With both tools giving the toolsets needed to create music digitally, there’s plenty of room to use both devices and avoid taking sides in the drum machine vs sampler debate.
Drum Machine vs Sampler FAQs
What is the primary function of a drum machine?
A drum machine is an electronic device designed to emulate the sounds of drums, cymbals, and other percussion-based musical instruments to create drum tracks. They can come pre-loaded with various drum sounds and patterns, and users can program their beats or rhythms.
How does a sampler differ from a drum machine?
A sampler allows users to record or “sample” sounds from various sources and play them back, often with the ability to modify the pitch, speed, and other parameters. Unlike drum machines, which primarily focus on drum and percussion sounds, samplers can reproduce various sounds, from vocals to ambient noises. Still, you’ll find drum samples on a sampler.
Can I use a sampler as a drum machine?
Yes, many producers use samplers as drum machines by loading them with drum sounds. The advantage of this is the ability to have a unique drum sound and manipulate it further than a standard drum machine might allow. You can use either to create a drum pattern (a combination of notes to make something usable).
Do drum machines and samplers come with built-in effects?
Modern drum machines and samplers have built-in effects like reverb, delay, and EQ. This allows users to tweak and shape their sounds without needing external effects units.
Which is better for live performances: drum machine or sampler?

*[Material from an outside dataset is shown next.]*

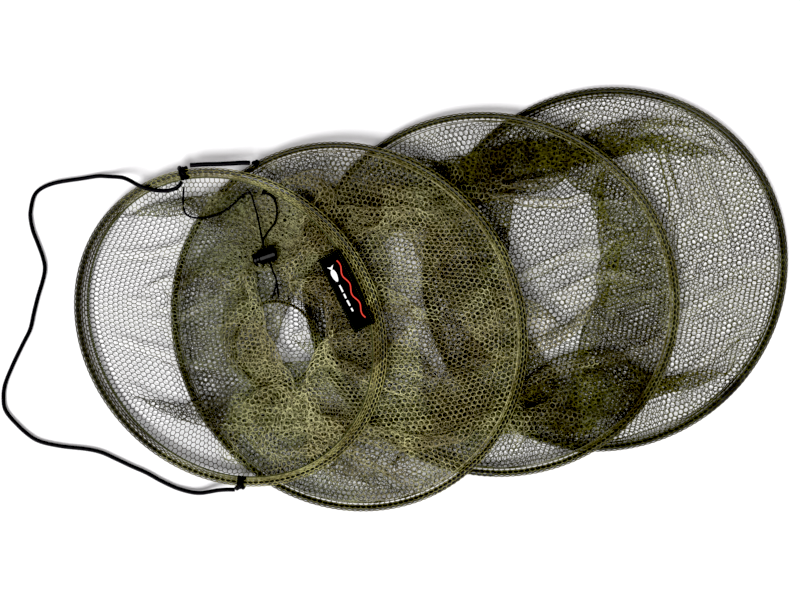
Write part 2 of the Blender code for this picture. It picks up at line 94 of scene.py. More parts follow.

Both can be excellent for live performances, but the best choice depends on the musician’s needs. Drum machines are great for laying down consistent beats, especially in electronic or dance music. Samplers, on the other hand, offer versatility in triggering various sounds, making them suitable for experimental and varied genres.
Are there hybrid devices that combine both?
Yes, there are hybrid devices on the market that offer functionalities of both drum machines and samplers. These devices provide the rhythmic capabilities of drum machines and the sound manipulation features of samplers, giving users a comprehensive tool for music production.